King’s and Cruz’s bill are at war with the text of Article III of the Constitution, which provides that “[t]he judicial Power of the United States, shall be vested in one supreme court, and in such inferior Courts as the Congress may from time to time ordain and establish” and that “[t]he judicial power shall extend to all Cases . . . arising under this Constitution.”   The text of Article III vests “judicial power” in the federal courts, just as Article I and Article II vest legislative and executive power in Congress and the President, respectively.  As the text makes clear, the Supreme Court is the creation of the Constitution, not Congress.   The Supreme Court is the one court Congress cannot take away.

These proposals, like other jurisdiction stripping proposals, rests on the so-called Exceptions Clause of Article III, which provides that “the supreme Court shall have appellate Jurisdiction . . . with such Exceptions, and under such Regulations as Congress shall make.”   In 1868, in Ex Parte McCardle, the Supreme Court held that Congress could invoke the Exceptions Clause to take away jurisdiction over a then-pending habeas corpus case.  But even in that instance, Congress had not foreclosed all avenues for judicial review by the Supreme Court.  Indeed, that same year, in a factually similar habeas case, the Justices concluded that the Supreme Court had jurisdiction.

In more recent cases, most prominently the Court’s 2006 ruling in Hamdan v. Rumsfeld, the Justices have interpreted federal law to preserve Supreme Court review, recognizing that attempts to manipulate jurisdiction to frustrate judicial review raise grave constitutional questions.  Indeed, Justice Stevens’s majority opinion in Hamdan took pains to emphasize that the law in McCardle had only “foreclosed one avenue of appellate review.”

McCardle thus is not precedent for bills like King’s and Cruz’s that would strip all Article III courts of original and appellate jurisdiction to review the constitutionality of state statutes that deny core aspects of liberty and equality.    The jurisdiction stripping provision in McCardle preserved access to the Supreme Court; King’s and Cruz’s bills does not.  As their titles indicate, their purpose and design is to close the doors of all Article III courthouses to litigants seeking to challenge discriminatory marriage laws.  That would subvert the Constitution’s system of separation of powers, undermine its promise of access to courts, and threaten the rule of law. 

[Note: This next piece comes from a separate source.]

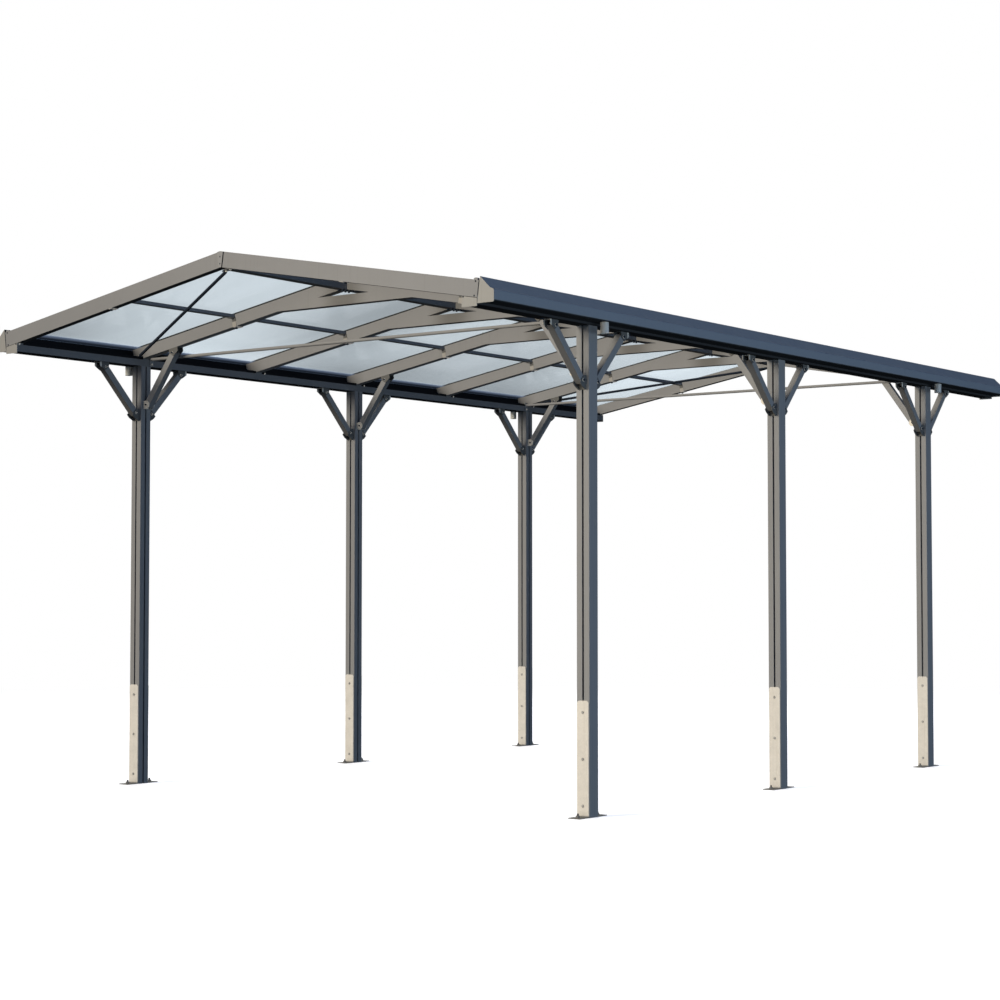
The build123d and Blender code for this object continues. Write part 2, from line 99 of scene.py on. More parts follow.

During the Constitutional Convention in Philadelphia, the Framers rejected the notion that enforcement of the Constitution and federal law could be left entirely to the state courts.  State courts, of course, could play a valuable role in enforcing federal law, as they were required to do by the Supremacy Clause, but the federal courts had to have the final word.   James Madison made this point crystal clear: “in controversies relating to the boundaries between the two jurisdictions, the tribunal which is ultimately to decide is to be established under the general government.”    

A Supreme Court, the Framers concluded, was necessary “to decide all national questions which should arise within the Union” and to “control and keep the state judicials within their proper limits whenever they shall attempt to interfere with its powers.”   Congress cannot simply enact a law to overturn these key aspects of our constitutional structure.